Object modeling scripts:
+++
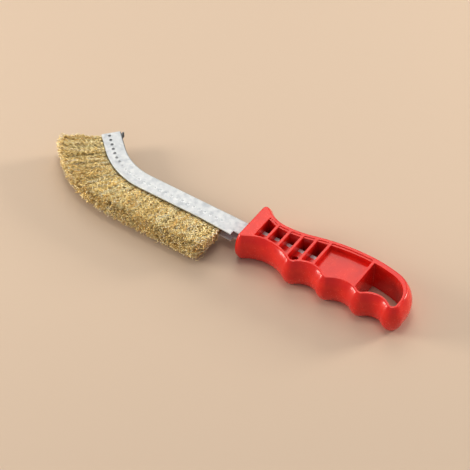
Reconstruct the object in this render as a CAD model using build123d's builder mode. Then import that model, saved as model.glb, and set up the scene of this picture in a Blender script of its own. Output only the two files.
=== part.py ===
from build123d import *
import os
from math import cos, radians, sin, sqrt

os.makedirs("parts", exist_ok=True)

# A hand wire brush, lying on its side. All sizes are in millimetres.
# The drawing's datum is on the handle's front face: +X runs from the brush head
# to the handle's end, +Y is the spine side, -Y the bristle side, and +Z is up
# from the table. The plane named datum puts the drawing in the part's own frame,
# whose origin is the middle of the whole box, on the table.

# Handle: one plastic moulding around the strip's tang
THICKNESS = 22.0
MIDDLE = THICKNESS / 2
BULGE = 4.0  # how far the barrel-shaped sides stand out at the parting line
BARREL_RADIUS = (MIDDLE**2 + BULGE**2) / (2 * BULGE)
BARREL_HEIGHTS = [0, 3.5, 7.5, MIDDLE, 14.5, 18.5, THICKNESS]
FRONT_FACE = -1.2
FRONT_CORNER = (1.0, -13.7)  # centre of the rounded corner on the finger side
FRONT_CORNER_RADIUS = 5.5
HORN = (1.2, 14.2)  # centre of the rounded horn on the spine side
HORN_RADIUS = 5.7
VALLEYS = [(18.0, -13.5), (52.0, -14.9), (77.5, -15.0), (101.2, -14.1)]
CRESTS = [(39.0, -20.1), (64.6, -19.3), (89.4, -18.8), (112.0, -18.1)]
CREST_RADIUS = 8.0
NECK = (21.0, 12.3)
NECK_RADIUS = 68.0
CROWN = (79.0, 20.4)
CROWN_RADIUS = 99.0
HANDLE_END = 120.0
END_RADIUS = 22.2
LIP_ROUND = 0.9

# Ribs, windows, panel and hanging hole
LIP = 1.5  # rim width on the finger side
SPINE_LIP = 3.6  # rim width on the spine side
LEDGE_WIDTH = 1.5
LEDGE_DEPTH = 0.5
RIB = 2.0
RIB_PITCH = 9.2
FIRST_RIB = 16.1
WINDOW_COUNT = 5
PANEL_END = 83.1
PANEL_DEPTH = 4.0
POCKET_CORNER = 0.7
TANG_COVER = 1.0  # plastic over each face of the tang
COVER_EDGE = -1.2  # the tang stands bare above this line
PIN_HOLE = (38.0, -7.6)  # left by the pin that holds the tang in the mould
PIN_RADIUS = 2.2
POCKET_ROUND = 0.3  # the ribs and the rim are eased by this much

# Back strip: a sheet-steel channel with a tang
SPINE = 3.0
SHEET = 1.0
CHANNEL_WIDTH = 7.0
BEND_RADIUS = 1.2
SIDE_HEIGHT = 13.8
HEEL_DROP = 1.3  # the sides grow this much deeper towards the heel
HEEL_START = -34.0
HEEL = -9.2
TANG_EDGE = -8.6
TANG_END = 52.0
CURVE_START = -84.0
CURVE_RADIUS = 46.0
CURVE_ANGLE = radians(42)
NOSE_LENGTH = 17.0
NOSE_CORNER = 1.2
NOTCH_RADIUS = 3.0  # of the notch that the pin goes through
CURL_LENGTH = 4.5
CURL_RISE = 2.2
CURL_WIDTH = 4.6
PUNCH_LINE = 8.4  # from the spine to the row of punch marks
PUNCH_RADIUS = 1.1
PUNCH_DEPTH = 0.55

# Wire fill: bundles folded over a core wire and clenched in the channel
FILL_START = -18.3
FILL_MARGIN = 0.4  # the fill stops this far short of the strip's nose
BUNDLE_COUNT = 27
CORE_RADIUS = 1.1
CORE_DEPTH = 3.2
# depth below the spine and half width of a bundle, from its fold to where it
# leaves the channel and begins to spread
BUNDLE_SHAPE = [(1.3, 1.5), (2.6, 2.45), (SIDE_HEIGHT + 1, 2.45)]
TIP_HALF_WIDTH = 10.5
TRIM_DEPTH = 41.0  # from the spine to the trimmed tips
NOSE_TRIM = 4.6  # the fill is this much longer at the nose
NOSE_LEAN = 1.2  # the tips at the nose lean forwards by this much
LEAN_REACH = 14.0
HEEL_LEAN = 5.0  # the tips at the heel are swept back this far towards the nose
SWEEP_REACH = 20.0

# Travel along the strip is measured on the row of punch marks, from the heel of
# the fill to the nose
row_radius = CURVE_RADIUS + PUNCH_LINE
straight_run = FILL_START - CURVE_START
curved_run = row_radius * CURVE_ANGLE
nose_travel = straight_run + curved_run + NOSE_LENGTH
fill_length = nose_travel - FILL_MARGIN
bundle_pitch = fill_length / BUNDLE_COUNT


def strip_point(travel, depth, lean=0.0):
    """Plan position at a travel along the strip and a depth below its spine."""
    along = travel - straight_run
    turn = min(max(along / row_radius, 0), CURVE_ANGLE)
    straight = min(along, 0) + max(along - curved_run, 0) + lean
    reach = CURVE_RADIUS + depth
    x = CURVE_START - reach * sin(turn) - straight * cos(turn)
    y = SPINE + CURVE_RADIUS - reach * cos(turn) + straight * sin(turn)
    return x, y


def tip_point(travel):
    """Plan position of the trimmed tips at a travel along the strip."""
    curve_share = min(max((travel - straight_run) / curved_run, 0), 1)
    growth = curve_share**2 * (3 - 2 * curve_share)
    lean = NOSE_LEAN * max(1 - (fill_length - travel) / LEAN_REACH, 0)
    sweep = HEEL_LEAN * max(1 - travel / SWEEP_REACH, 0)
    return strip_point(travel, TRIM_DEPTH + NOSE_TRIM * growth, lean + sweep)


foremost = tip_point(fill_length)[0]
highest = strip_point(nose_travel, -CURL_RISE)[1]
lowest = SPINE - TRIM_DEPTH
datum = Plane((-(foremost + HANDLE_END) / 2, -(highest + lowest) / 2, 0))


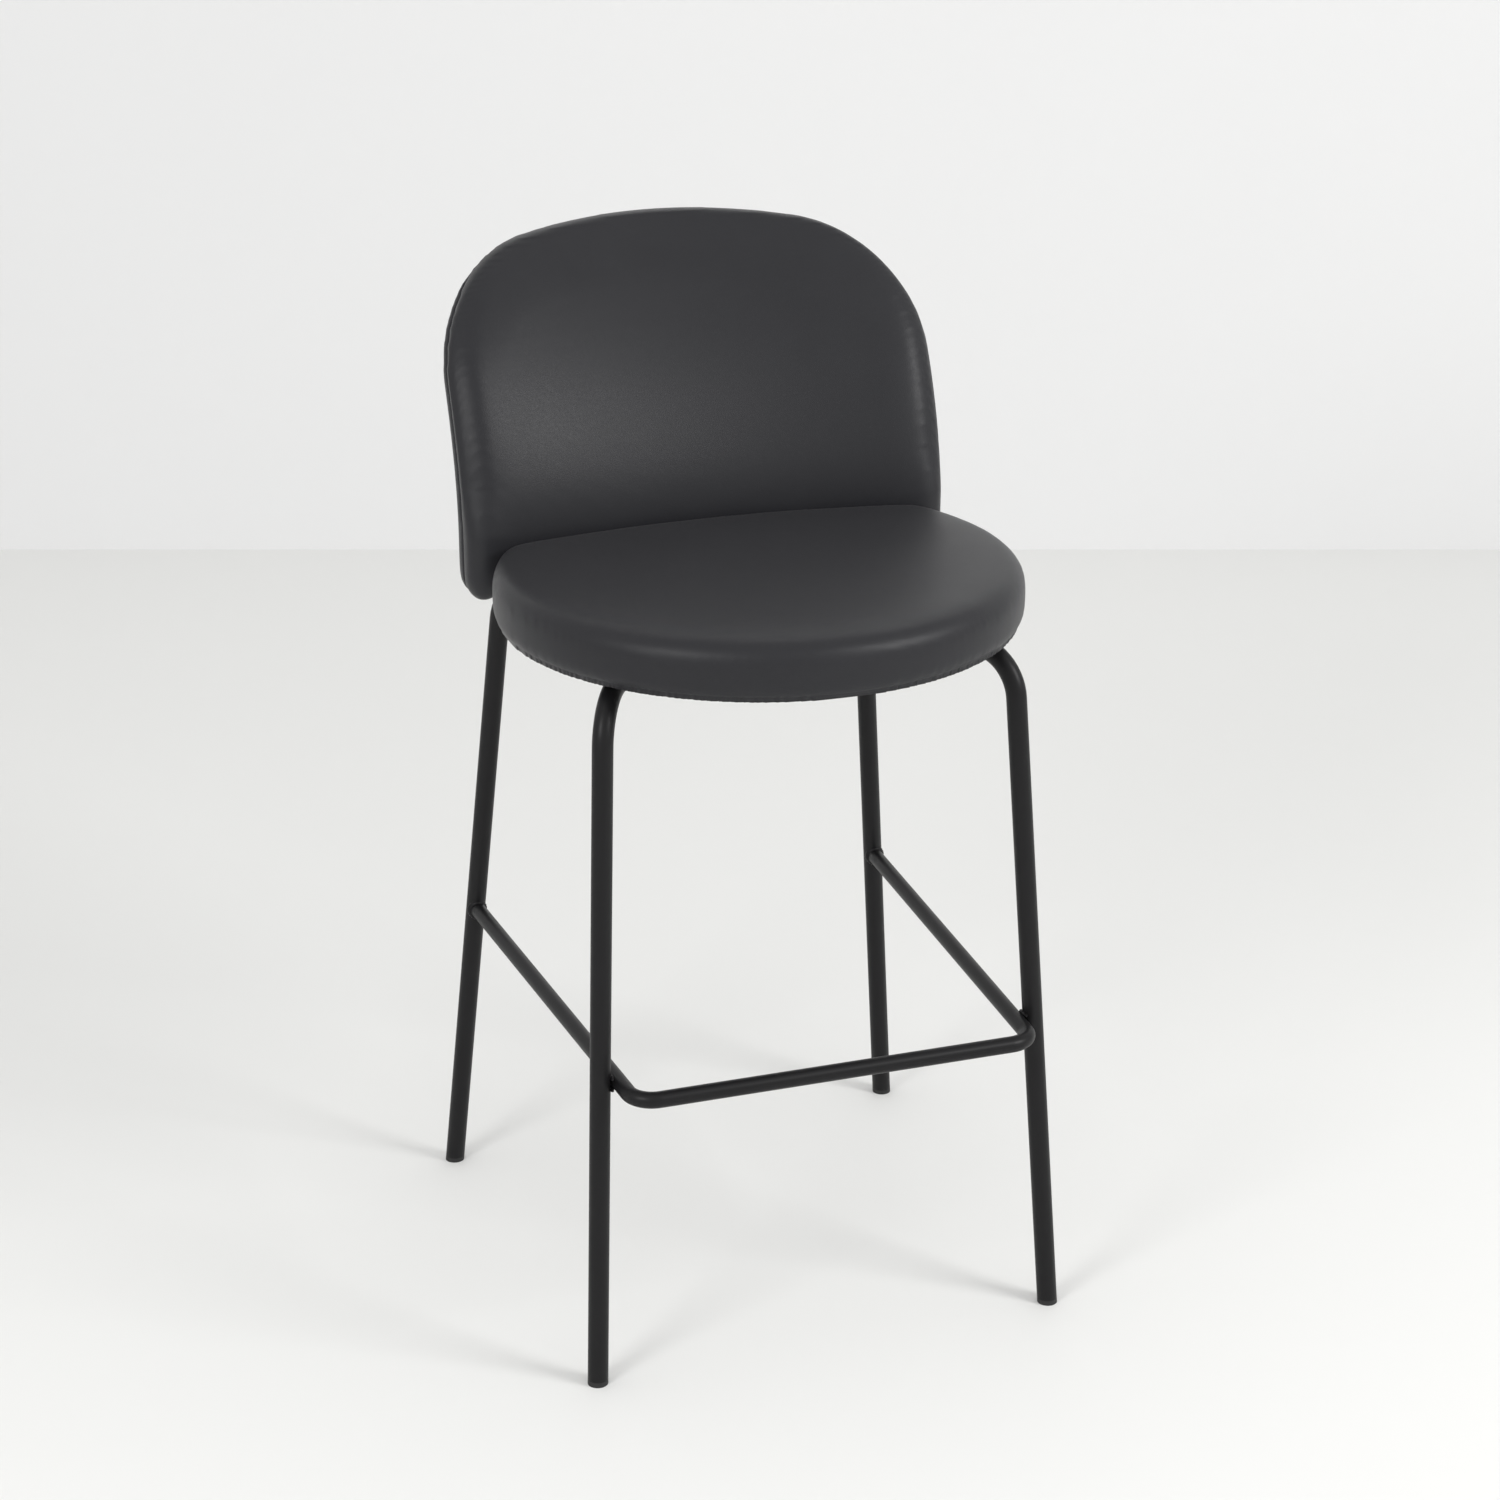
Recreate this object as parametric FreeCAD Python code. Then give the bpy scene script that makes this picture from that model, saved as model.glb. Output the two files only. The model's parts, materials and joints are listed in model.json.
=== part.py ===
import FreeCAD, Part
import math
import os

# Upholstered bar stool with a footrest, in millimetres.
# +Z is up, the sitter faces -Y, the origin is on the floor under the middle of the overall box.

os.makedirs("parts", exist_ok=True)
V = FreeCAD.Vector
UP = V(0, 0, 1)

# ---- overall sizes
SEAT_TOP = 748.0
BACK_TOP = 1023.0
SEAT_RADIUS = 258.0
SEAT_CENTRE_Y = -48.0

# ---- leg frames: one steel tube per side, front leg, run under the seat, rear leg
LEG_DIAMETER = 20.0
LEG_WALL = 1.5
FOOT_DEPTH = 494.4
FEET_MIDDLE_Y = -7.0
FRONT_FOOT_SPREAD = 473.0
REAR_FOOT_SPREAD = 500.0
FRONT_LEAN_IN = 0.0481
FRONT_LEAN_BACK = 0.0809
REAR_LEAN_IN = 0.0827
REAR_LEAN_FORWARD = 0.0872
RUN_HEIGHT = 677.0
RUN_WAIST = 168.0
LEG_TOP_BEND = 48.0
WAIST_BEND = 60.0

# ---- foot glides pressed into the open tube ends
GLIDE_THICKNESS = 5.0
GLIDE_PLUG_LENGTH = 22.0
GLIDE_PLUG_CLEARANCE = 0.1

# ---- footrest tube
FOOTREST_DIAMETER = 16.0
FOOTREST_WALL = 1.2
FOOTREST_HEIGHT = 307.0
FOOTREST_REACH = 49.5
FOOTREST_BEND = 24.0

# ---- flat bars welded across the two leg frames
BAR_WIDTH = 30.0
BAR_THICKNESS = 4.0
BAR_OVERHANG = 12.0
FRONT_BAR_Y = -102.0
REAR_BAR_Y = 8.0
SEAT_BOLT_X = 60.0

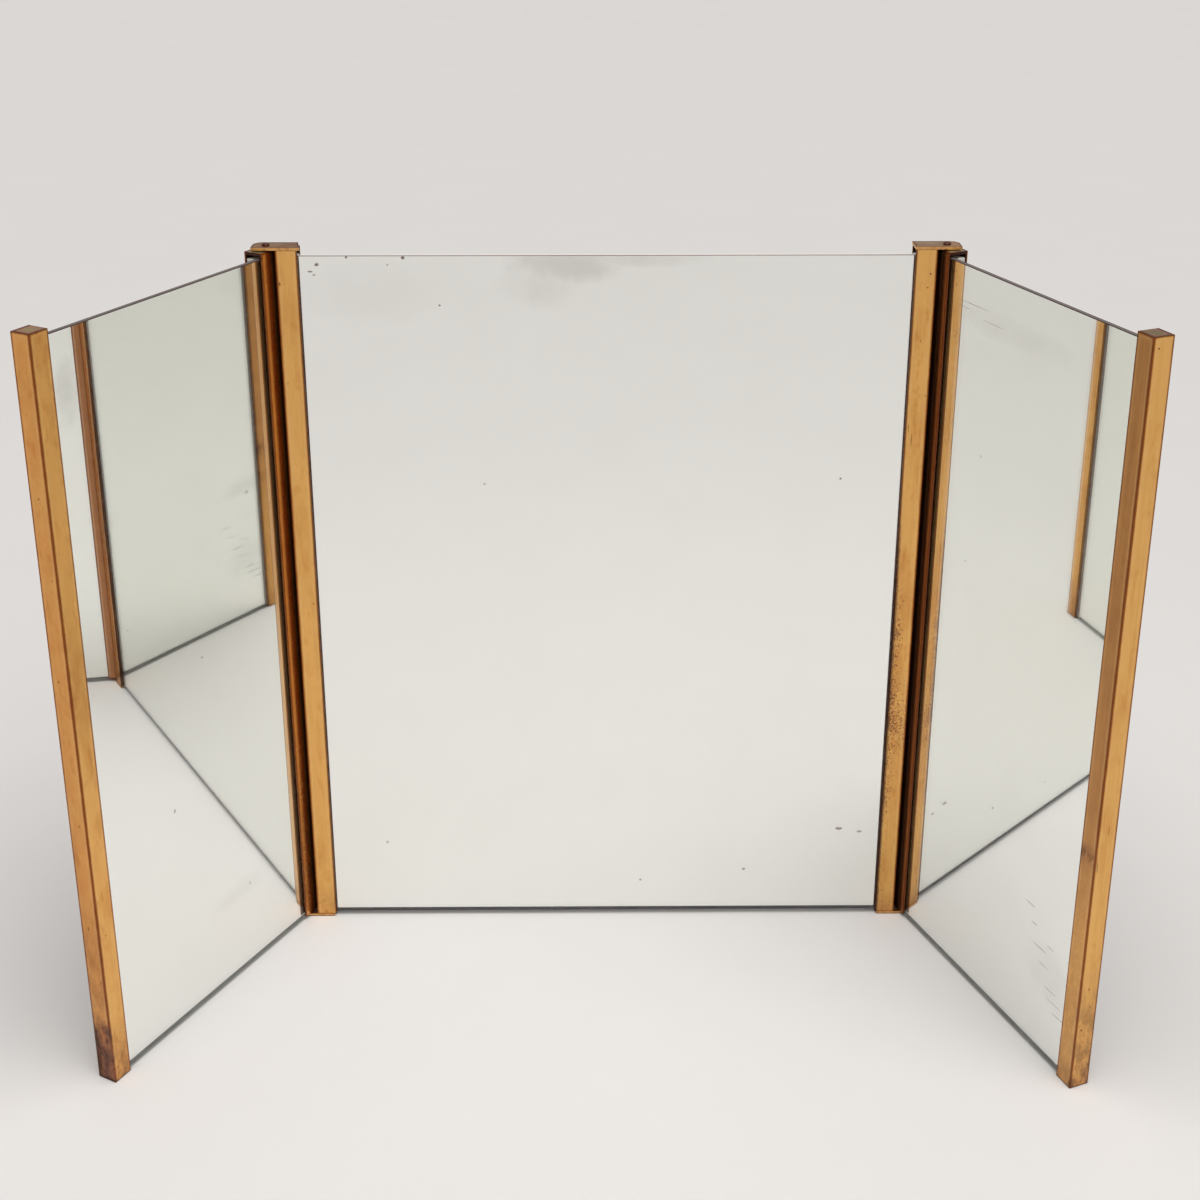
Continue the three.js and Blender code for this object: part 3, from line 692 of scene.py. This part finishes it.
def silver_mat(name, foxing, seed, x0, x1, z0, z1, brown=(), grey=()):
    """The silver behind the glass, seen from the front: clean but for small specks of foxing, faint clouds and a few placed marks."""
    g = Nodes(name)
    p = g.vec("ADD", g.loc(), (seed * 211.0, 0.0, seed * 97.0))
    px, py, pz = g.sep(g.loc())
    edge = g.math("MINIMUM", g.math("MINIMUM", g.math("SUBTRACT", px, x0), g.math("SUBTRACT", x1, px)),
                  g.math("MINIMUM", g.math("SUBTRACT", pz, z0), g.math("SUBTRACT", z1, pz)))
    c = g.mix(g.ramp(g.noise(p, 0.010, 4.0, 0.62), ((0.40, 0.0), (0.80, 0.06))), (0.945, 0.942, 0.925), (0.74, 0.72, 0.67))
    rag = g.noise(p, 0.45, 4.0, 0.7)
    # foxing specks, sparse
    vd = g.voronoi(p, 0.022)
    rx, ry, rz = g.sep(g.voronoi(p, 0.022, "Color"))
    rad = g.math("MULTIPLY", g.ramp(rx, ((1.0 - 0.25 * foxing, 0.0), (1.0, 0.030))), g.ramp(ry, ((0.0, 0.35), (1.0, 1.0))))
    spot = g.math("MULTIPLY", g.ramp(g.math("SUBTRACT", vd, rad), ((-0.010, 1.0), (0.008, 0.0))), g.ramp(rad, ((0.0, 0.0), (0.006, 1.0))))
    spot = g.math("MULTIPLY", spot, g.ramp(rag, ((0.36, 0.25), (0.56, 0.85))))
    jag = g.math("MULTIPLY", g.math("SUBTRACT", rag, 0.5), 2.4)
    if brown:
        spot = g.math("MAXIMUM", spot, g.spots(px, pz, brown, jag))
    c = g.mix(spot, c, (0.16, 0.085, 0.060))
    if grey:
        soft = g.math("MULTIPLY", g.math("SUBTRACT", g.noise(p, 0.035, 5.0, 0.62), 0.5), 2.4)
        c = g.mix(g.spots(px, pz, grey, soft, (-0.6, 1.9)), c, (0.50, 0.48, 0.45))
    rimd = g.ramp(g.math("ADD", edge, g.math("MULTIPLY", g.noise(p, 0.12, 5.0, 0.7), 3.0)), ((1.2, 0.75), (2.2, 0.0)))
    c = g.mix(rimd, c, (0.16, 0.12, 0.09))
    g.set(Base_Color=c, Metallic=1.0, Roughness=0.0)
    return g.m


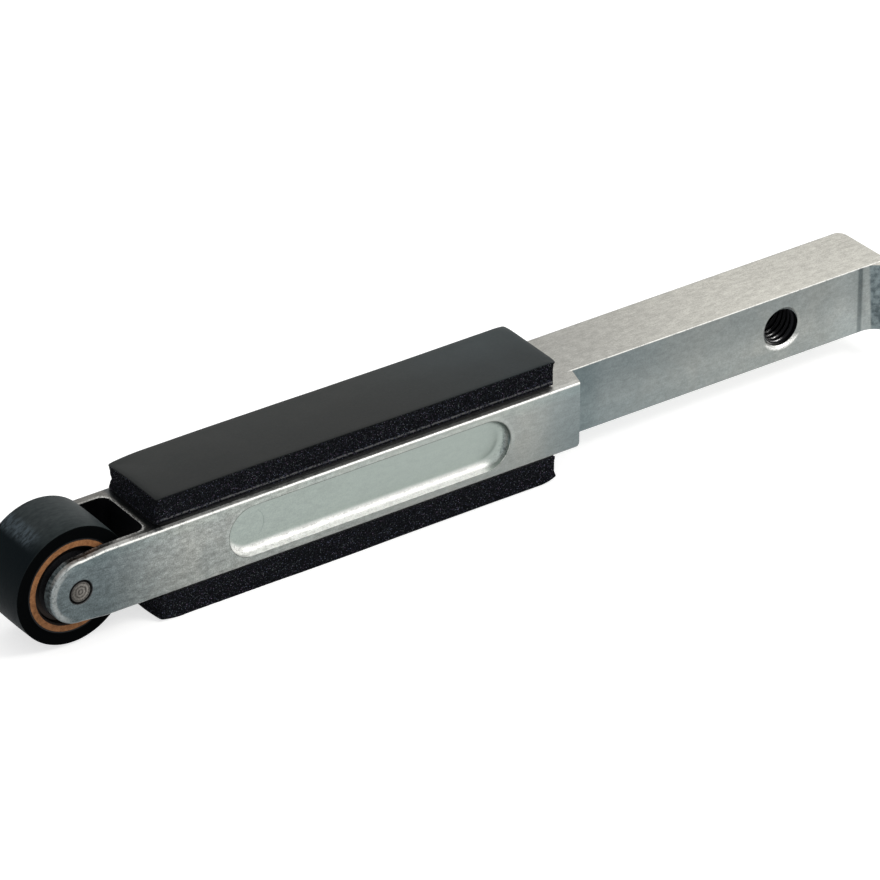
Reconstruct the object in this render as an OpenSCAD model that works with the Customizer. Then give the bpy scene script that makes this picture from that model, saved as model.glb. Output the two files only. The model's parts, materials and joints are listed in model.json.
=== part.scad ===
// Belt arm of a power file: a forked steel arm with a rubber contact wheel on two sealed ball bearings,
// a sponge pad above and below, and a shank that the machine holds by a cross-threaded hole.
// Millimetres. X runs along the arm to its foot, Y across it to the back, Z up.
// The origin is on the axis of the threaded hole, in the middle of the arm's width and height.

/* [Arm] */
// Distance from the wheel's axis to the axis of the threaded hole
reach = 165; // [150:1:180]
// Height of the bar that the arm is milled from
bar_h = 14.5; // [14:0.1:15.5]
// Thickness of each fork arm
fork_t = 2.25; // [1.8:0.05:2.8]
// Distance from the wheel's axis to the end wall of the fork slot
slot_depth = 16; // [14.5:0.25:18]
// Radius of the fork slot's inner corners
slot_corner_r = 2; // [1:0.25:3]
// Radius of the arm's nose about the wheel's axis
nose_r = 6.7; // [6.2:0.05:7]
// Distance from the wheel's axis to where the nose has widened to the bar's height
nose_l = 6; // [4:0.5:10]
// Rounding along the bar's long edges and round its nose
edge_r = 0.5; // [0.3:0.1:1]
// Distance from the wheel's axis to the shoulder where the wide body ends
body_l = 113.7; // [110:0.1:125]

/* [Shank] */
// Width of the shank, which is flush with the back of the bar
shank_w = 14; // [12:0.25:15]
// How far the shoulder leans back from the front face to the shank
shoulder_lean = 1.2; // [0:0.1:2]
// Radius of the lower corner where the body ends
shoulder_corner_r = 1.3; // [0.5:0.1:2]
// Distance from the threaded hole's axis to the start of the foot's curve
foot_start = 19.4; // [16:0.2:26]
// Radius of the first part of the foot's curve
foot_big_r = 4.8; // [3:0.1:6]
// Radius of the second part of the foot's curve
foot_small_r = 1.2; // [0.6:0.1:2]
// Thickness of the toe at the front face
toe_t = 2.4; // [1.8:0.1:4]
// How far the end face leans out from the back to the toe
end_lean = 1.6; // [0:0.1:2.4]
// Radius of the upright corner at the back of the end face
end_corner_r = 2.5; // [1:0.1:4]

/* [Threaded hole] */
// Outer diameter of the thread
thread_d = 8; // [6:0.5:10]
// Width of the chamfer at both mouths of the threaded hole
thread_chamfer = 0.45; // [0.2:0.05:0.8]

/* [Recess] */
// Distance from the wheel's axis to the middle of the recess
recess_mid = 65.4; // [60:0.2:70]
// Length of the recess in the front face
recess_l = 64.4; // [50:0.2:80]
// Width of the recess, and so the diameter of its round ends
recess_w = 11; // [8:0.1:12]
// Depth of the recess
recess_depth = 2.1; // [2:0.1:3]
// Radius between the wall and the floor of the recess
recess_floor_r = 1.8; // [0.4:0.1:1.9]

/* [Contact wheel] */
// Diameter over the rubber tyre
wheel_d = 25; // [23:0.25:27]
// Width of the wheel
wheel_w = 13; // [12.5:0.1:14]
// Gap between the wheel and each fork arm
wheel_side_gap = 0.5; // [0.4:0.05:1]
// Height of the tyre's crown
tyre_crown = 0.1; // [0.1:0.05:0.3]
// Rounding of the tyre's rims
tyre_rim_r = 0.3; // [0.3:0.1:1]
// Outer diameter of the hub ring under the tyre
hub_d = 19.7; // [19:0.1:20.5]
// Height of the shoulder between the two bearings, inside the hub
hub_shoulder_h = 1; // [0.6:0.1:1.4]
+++
• _WHAT THE EXERCISE ASKS_
Return only the lines spanning from the first line of the material through the line with "# whose origin", copied exactly, both ends kept.

• _RESULT FOR THIS TASK_
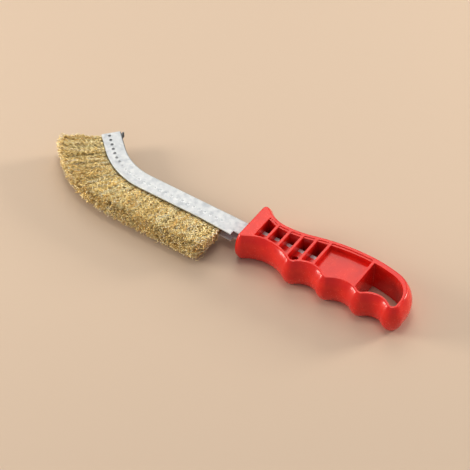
Reconstruct the object in this render as a CAD model using build123d's builder mode. Then import that model, saved as model.glb, and set up the scene of this picture in a Blender script of its own. Output only the two files.
=== part.py ===
from build123d import *
import os
from math import cos, radians, sin, sqrt

os.makedirs("parts", exist_ok=True)

# A hand wire brush, lying on its side. All sizes are in millimetres.
# The drawing's datum is on the handle's front face: +X runs from the brush head
# to the handle's end, +Y is the spine side, -Y the bristle side, and +Z is up
# from the table. The plane named datum puts the drawing in the part's own frame,
# whose origin is the middle of the whole box, on the table.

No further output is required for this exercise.